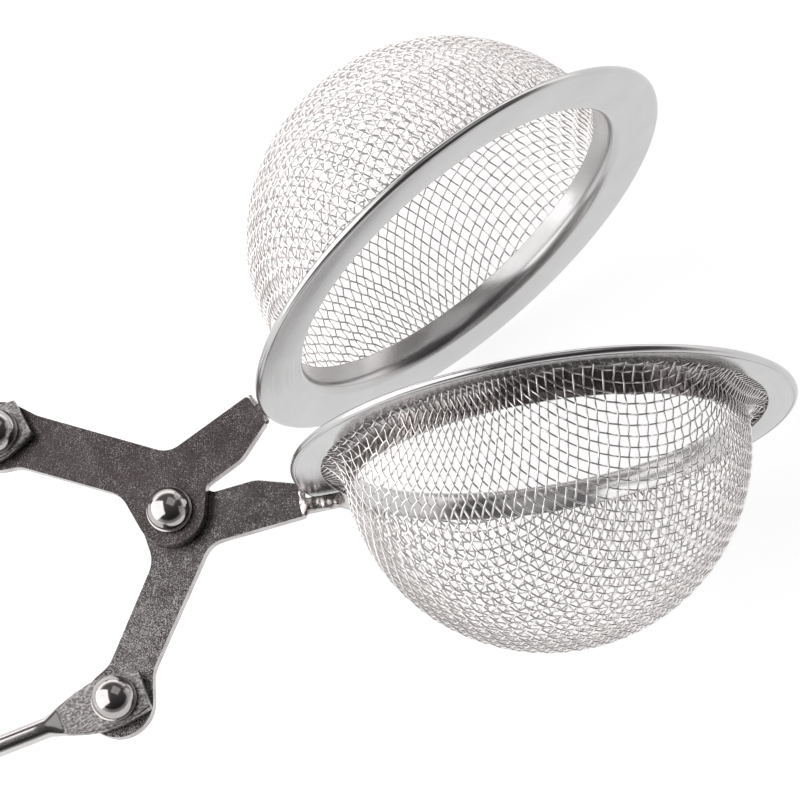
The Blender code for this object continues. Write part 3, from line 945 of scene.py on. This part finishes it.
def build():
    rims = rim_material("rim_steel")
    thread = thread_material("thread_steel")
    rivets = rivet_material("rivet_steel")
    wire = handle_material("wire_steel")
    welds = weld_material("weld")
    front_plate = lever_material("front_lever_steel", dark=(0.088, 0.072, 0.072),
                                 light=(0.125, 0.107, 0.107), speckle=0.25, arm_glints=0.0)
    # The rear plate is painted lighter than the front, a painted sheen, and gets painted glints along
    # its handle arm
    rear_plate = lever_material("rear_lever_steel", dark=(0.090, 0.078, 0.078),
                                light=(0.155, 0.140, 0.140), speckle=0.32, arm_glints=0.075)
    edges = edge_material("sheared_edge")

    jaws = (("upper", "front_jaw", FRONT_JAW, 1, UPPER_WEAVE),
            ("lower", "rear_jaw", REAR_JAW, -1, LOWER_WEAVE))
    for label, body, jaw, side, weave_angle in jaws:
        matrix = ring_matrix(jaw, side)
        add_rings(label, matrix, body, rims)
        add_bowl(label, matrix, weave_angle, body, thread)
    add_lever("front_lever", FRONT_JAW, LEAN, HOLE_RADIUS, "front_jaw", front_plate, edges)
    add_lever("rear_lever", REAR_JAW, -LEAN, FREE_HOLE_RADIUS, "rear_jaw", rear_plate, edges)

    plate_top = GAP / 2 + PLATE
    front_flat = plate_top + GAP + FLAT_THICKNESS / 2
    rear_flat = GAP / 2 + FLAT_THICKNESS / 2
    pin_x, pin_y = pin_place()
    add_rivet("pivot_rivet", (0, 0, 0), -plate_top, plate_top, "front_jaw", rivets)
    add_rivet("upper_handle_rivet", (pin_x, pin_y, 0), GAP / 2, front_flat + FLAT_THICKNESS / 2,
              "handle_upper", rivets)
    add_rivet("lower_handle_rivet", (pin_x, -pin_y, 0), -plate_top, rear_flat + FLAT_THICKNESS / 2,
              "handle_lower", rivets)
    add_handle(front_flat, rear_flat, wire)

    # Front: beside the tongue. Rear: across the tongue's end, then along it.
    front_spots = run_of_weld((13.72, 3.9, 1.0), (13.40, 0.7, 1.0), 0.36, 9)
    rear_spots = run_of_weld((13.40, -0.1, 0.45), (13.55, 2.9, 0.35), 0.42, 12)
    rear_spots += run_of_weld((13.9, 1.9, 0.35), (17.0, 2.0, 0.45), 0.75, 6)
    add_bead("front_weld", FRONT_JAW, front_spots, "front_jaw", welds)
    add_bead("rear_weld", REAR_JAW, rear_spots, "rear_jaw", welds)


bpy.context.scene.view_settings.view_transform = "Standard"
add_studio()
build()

::::::

> [EXERCISE AIM]
Write out the whole listing again, exactly as it stands.

> [OUTPUT]
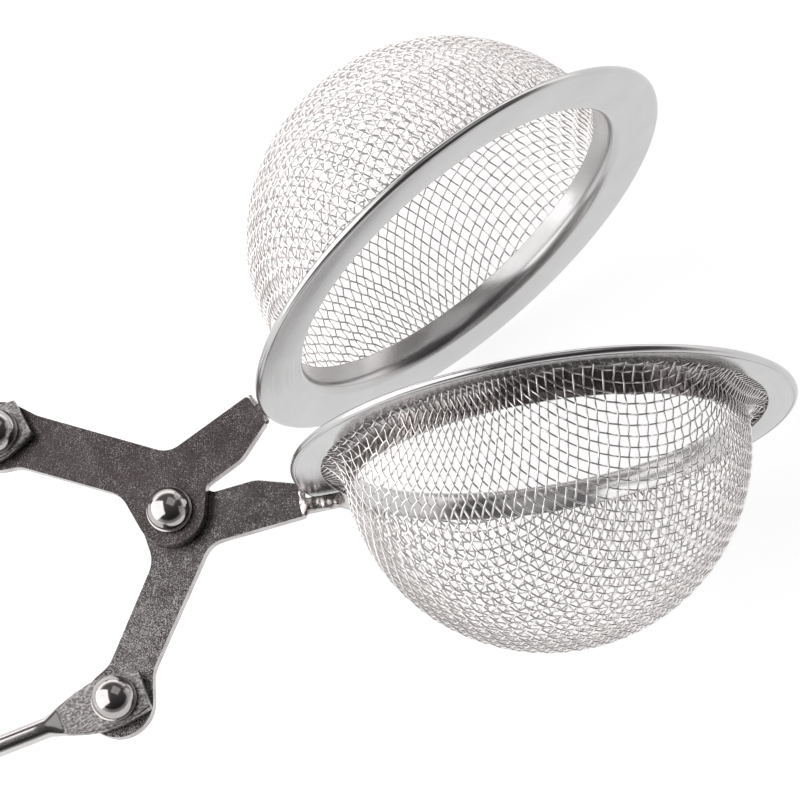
The Blender code for this object continues. Write part 3, from line 945 of scene.py on. This part finishes it.
def build():
    rims = rim_material("rim_steel")
    thread = thread_material("thread_steel")
    rivets = rivet_material("rivet_steel")
    wire = handle_material("wire_steel")
    welds = weld_material("weld")
    front_plate = lever_material("front_lever_steel", dark=(0.088, 0.072, 0.072),
                                 light=(0.125, 0.107, 0.107), speckle=0.25, arm_glints=0.0)
    # The rear plate is painted lighter than the front, a painted sheen, and gets painted glints along
    # its handle arm
    rear_plate = lever_material("rear_lever_steel", dark=(0.090, 0.078, 0.078),
                                light=(0.155, 0.140, 0.140), speckle=0.32, arm_glints=0.075)
    edges = edge_material("sheared_edge")

    jaws = (("upper", "front_jaw", FRONT_JAW, 1, UPPER_WEAVE),
            ("lower", "rear_jaw", REAR_JAW, -1, LOWER_WEAVE))
    for label, body, jaw, side, weave_angle in jaws:
        matrix = ring_matrix(jaw, side)
        add_rings(label, matrix, body, rims)
        add_bowl(label, matrix, weave_angle, body, thread)
    add_lever("front_lever", FRONT_JAW, LEAN, HOLE_RADIUS, "front_jaw", front_plate, edges)
    add_lever("rear_lever", REAR_JAW, -LEAN, FREE_HOLE_RADIUS, "rear_jaw", rear_plate, edges)

    plate_top = GAP / 2 + PLATE
    front_flat = plate_top + GAP + FLAT_THICKNESS / 2
    rear_flat = GAP / 2 + FLAT_THICKNESS / 2
    pin_x, pin_y = pin_place()
    add_rivet("pivot_rivet", (0, 0, 0), -plate_top, plate_top, "front_jaw", rivets)
    add_rivet("upper_handle_rivet", (pin_x, pin_y, 0), GAP / 2, front_flat + FLAT_THICKNESS / 2,
              "handle_upper", rivets)
    add_rivet("lower_handle_rivet", (pin_x, -pin_y, 0), -plate_top, rear_flat + FLAT_THICKNESS / 2,
              "handle_lower", rivets)
    add_handle(front_flat, rear_flat, wire)

    # Front: beside the tongue. Rear: across the tongue's end, then along it.
    front_spots = run_of_weld((13.72, 3.9, 1.0), (13.40, 0.7, 1.0), 0.36, 9)
    rear_spots = run_of_weld((13.40, -0.1, 0.45), (13.55, 2.9, 0.35), 0.42, 12)
    rear_spots += run_of_weld((13.9, 1.9, 0.35), (17.0, 2.0, 0.45), 0.75, 6)
    add_bead("front_weld", FRONT_JAW, front_spots, "front_jaw", welds)
    add_bead("rear_weld", REAR_JAW, rear_spots, "rear_jaw", welds)


bpy.context.scene.view_settings.view_transform = "Standard"
add_studio()
build()